How can I increase my monthly net pay without changing my salary?
Through a process called Lohnsteuerermäßigung. You apply via ELSTER (the German tax portal) to pre-register anticipated deductions: commuting costs (Pendlerpauschale: €0.38/km from km 21), work-from-home days (€6/day up to 210 days), double household costs if you rent near work, or charitable donations. The Finanzamt inscribes a monthly Freibetrag onto your ELStAM record. Your employer then applies this before calculating your income tax, immediately increasing your net pay instead of waiting for a refund at the end of the year.
Why does this calculator show different results from other tools I've seen?

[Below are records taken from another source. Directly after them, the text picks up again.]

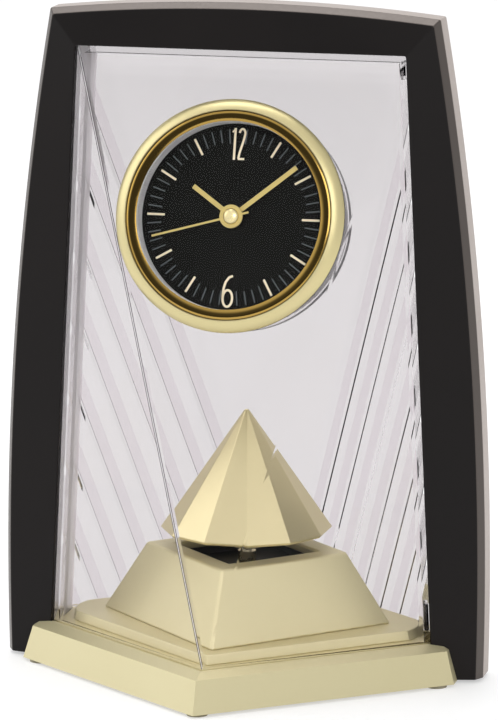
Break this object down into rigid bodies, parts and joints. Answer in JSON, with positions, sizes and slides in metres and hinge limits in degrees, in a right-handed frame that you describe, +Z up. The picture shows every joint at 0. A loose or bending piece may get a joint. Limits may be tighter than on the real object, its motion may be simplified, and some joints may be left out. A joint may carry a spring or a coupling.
{
  "type": "mantel clock",
  "caption": "Free-standing mantel clock with a tapered black arch frame, clear faceted covers, a round gilt dial unit and a faceted cone pendulum that turns on a gilt pyramid plinth",
  "frame": {"origin": "middle of the footprint, on the table", "axes": "+X to the right seen from the front, +Y to the back, +Z up"},
  "size_m": [0.1664, 0.1486, 0.2269],
  "materials": {
    "black_lacquer": "black lacquer, satin",
    "clear_plastic": "clear, polished",
    "glass": "clear",
    "champagne_gold": "satin champagne gold",
    "polished_gold": "polished gilt",
    "silver": "fine knurl",
    "dial_black": "matt black",
    "black_plastic": "matt black",
    "rubber": "matt",
    "steel": "bright",
    "brass": "turned",
    "gear_plastic": "white acetal",
    "copper": "enamelled copper winding",
    "board_green": "solder mask",
    "cell_jacket": "plain jacket"
  },
  "bodies": {
    "clock": {"frame": "black_lacquer", "front_cover": "clear_plastic", "crystal": "glass", "base_shell": "champagne_gold", "plinth_plate": "champagne_gold", "frustum": "champagne_gold", "bezel": "polished_gold", "crystal_ring": "polished_gold", "hour_markers": "polished_gold", "silver_ring": "silver", "dial_plate": "dial_black", "base_plate": "black_plastic", "battery_holder": "black_plastic", "bearing_tray": "black_plastic", "drive_plate": "black_plastic", "movement_front": "black_plastic", "movement_back": "black_plastic", "train_plate": "black_plastic", "feet": "rubber", "leg_screws": "steel", "base_screws": "steel", "hinge_pins": "steel", "pendulum_contacts": "steel", "clock_contacts": "steel", "drive_stator": "steel", "time_stator": "steel", "quartz_can": "steel", "spindle_bush": "brass", "drive_coil": "copper", "time_coil": "copper", "drive_board": "board_green", "circuit_board": "board_green", "pendulum_battery": "cell_jacket", "clock_battery": "cell_jacket"},
    "back_door": {"rear_cover": "clear_plastic"},
    "hatch": {"battery_door": "black_plastic"},
    "switch_slide": {"pendulum_switch": "black_plastic"},
    "pendulum": {"pendulum_cone": "champagne_gold", "pendulum_dish": "champagne_gold", "pendulum_spindle": "steel", "spindle_gear": "gear_plastic"},
    "reduction_wheel": {"drive_wheel": "gear_plastic"},
    "pendulum_rotor": {"drive_rotor": "gear_plastic"},
    "second_group": {"second_hand": "polished_gold", "hand_cap": "polished_gold", "second_wheel": "gear_plastic"},
    "minute_group": {"minute_hand": "polished_gold", "centre_wheel": "gear_plastic"},
    "hour_group": {"hour_hand": "polished_gold", "hour_wheel": "gear_plastic"},
    "intermediate_group": {"intermediate_wheel": "gear_plastic"},
    "rotor_group": {"time_rotor": "gear_plastic"},
    "third_group": {"third_wheel": "gear_plastic"},
    "motion_group": {"minute_wheel": "gear_plastic"},
    "setting_group": {"setting_arbor": "gear_plastic", "setting_knob": "black_plastic"}
  },
  "joints": [
    {"name": "door_hinge", "type": "hinge", "parent": "clock", "child": "back_door", "pos_m": [0.06368, 0.0102, 0.0137], "axis": [0.0489, 0, -0.9988], "range_deg": [0, 100]},
    {"name": "hatch_slide", "type": "slide", "parent": "clock", "child": "hatch", "axis": [1, 0, 0], "range_m": [0, 0.005]},
    {"name": "switch_travel", "type": "slide", "parent": "clock", "child": "switch_slide", "axis": [1, 0, 0], "range_m": [0, 0.003]},
    {"name": "pendulum_turn", "type": "hinge", "parent": "clock", "child": "pendulum", "pos_m": [0, 0, 0.0395], "axis": [0, 0, 1], "continuous": true},
    {"name": "reduction_turn", "type": "hinge", "parent": "clock", "child": "reduction_wheel", "pos_m": [-0.00884, 0.00884, 0.027], "axis": [0, 0, 1], "continuous": true},
    {"name": "pendulum_rotor_turn", "type": "hinge", "parent": "clock", "child": "pendulum_rotor", "pos_m": [-0.02115, 0.00667, 0.027], "axis": [0, 0, 1], "continuous": true},
    {"name": "second_turn", "type": "hinge", "parent": "clock", "child": "second_group", "pos_m": [0, -0.02311, 0.1582], "axis": [0, 0.9664, -0.2569], "continuous": true},
    {"name": "minute_turn", "type": "hinge", "parent": "clock", "child": "minute_group", "pos_m": [0, -0.02311, 0.1582], "axis": [0, 0.9664, -0.2569], "continuous": true},
    {"name": "hour_turn", "type": "hinge", "parent": "clock", "child": "hour_group", "pos_m": [0, -0.02311, 0.1582], "axis": [0, 0.9664, -0.2569], "continuous": true},
    {"name": "intermediate_turn", "type": "hinge", "parent": "clock", "child": "intermediate_group", "pos_m": [0.00812, -0.02235, 0.16106], "axis": [0, 0.9664, -0.2569], "continuous": true},
    {"name": "rotor_turn", "type": "hinge", "parent": "clock", "child": "rotor_group", "pos_m": [0.01232, -0.02049, 0.16809], "axis": [0, 0.9664, -0.2569], "continuous": true},
    {"name": "third_turn", "type": "hinge", "parent": "clock", "child": "third_group", "pos_m": [-0.0102, -0.02311, 0.1582], "axis": [0, 0.9664, -0.2569], "continuous": true},
    {"name": "motion_turn", "type": "hinge", "parent": "clock", "child": "motion_group", "pos_m": [0.00979, -0.02429, 0.15379], "axis": [0, 0.9664, -0.2569], "continuous": true},
    {"name": "setting_turn", "type": "hinge", "parent": "clock", "child": "setting_group", "pos_m": [0.02055, -0.02453, 0.15288], "axis": [0, 0.9664, -0.2569], "continuous": true}
  ],
  "couplings": [
    {"joint": "reduction_turn", "follows": "pendulum_turn", "ratio": -4},
    {"joint": "pendulum_rotor_turn", "follows": "pendulum_turn", "ratio": 16},
    {"joint": "minute_turn", "follows": "second_turn", "ratio": 0.016667},
    {"joint": "hour_turn", "follows": "second_turn", "ratio": 0.0013889},
    {"joint": "intermediate_turn", "follows": "second_turn", "ratio": -5},
    {"joint": "rotor_turn", "follows": "second_turn", "ratio": 30},
    {"joint": "third_turn", "follows": "second_turn", "ratio": -0.13333},
    {"joint": "motion_turn", "follows": "second_turn", "ratio": -0.0055556},
    {"joint": "setting_turn", "follows": "second_turn", "ratio": 0.016667}
  ]
}
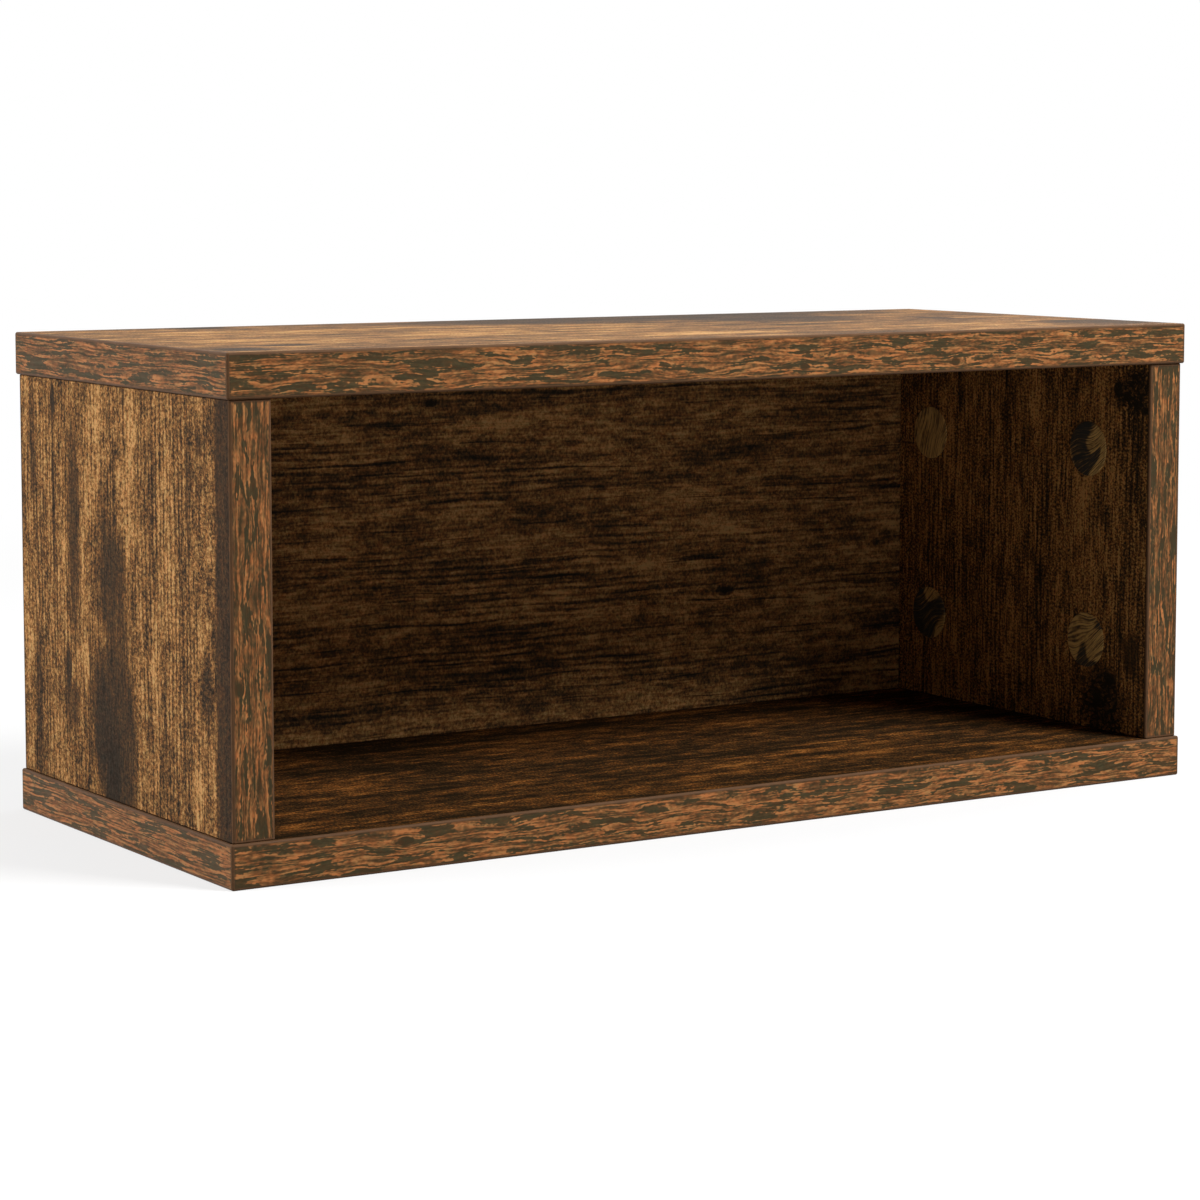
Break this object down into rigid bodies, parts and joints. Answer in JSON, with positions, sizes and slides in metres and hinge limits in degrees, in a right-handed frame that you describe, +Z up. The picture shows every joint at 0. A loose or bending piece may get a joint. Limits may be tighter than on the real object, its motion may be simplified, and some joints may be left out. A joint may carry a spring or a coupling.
{
  "type": "cd rack",
  "caption": "Open-fronted tabletop CD rack: a low box of wood-grain laminated boards with edge bands, joined by hidden cam locks and dowels.",
  "frame": {"origin": "on the floor, under the middle of the base", "axes": "+X along the rack, to the right seen from the open front; the open front faces -Y; +Z up"},
  "size_m": [0.4, 0.17, 0.172],
  "materials": {
    "smoked_oak_laminate": "chipboard core with a satin wood-grain melamine face, brown and tan, fine pores",
    "edge_band": "satin printed edge band, olive brown with orange-brown streaks along the edge",
    "cover_disc": "satin printed adhesive cover, dark brown wood grain",
    "cam_zinc": "dull die-cast zinc",
    "bolt_steel": "zinc-plated steel",
    "dowel_beech": "plain turned beech"
  },
  "bodies": {
    "rack": {"bottom_board": "smoked_oak_laminate", "bottom_front_band": "edge_band", "bottom_back_band": "edge_band", "bottom_left_band": "edge_band", "bottom_right_band": "edge_band", "top_board": "smoked_oak_laminate", "top_front_band": "edge_band", "top_back_band": "edge_band", "top_left_band": "edge_band", "top_right_band": "edge_band", "left_side_board": "smoked_oak_laminate", "left_side_front_band": "edge_band", "left_side_back_band": "edge_band", "right_side_board": "smoked_oak_laminate", "right_side_front_band": "edge_band", "right_side_back_band": "edge_band", "back_board": "smoked_oak_laminate", "cover_left_front_bottom": "cover_disc", "cover_left_front_top": "cover_disc", "cover_left_rear_bottom": "cover_disc", "cover_left_rear_top": "cover_disc", "cover_right_front_bottom": "cover_disc", "cover_right_front_top": "cover_disc", "cover_right_rear_bottom": "cover_disc", "cover_right_rear_top": "cover_disc", "bottom_cam_bolts": "bolt_steel", "top_cam_bolts": "bolt_steel", "left_dowels": "dowel_beech", "right_dowels": "dowel_beech", "back_dowels": "dowel_beech"},
    "cam_left_front_bottom": {"cam_left_front_bottom": "cam_zinc"},
    "cam_left_front_top": {"cam_left_front_top": "cam_zinc"},
    "cam_left_rear_bottom": {"cam_left_rear_bottom": "cam_zinc"},
    "cam_left_rear_top": {"cam_left_rear_top": "cam_zinc"},
    "cam_right_front_bottom": {"cam_right_front_bottom": "cam_zinc"},
    "cam_right_front_top": {"cam_right_front_top": "cam_zinc"},
    "cam_right_rear_bottom": {"cam_right_rear_bottom": "cam_zinc"},
    "cam_right_rear_top": {"cam_right_rear_top": "cam_zinc"}
  },
  "joints": [
    {"name": "turn_left_front_bottom", "type": "hinge", "parent": "rack", "child": "cam_left_front_bottom", "pos_m": [-0.184, -0.049, 0.049], "axis": [1, 0, 0], "range_deg": [0, 180]},
    {"name": "turn_left_front_top", "type": "hinge", "parent": "rack", "child": "cam_left_front_top", "pos_m": [-0.184, -0.049, 0.123], "axis": [1, 0, 0], "range_deg": [0, 180]},
    {"name": "turn_left_rear_bottom", "type": "hinge", "parent": "rack", "child": "cam_left_rear_bottom", "pos_m": [-0.184, 0.049, 0.049], "axis": [1, 0, 0], "range_deg": [0, 180]},
    {"name": "turn_left_rear_top", "type": "hinge", "parent": "rack", "child": "cam_left_rear_top", "pos_m": [-0.184, 0.049, 0.123], "axis": [1, 0, 0], "range_deg": [0, 180]},
    {"name": "turn_right_front_bottom", "type": "hinge", "parent": "rack", "child": "cam_right_front_bottom", "pos_m": [0.184, -0.049, 0.049], "axis": [-1, 0, 0], "range_deg": [0, 180]},
    {"name": "turn_right_front_top", "type": "hinge", "parent": "rack", "child": "cam_right_front_top", "pos_m": [0.184, -0.049, 0.123], "axis": [-1, 0, 0], "range_deg": [0, 180]},
    {"name": "turn_right_rear_bottom", "type": "hinge", "parent": "rack", "child": "cam_right_rear_bottom", "pos_m": [0.184, 0.049, 0.049], "axis": [-1, 0, 0], "range_deg": [0, 180]},
    {"name": "turn_right_rear_top", "type": "hinge", "parent": "rack", "child": "cam_right_rear_top", "pos_m": [0.184, 0.049, 0.123], "axis": [-1, 0, 0], "range_deg": [0, 180]}
  ]
}
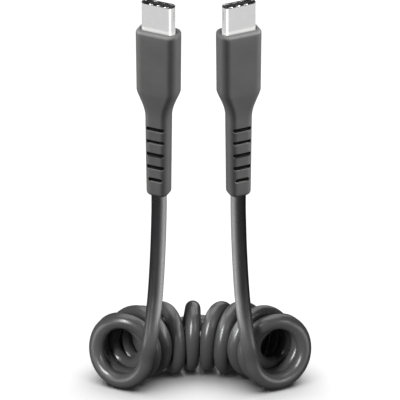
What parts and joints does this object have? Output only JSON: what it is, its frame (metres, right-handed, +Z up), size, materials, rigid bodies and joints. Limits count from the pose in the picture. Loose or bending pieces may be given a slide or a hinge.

Most English-language salary calculators are using 2025 data or flat-percentage estimates. Two major 2026 changes make older tools inaccurate: (1) the average health insurance Zusatzbeitrag rose from 2.5% to 2.9%: tools using 2025 data overestimate your net pay by roughly €15–30/month at average salaries; (2) the Pflegeversicherung now has different rates depending on exact number of children: older tools using a flat rate are systematically wrong for anyone with 2+ children or no children. This calculator applies the actual BMF polynomial tax formula (§32a EStG) and all verified 2026 BBG ceilings and rates.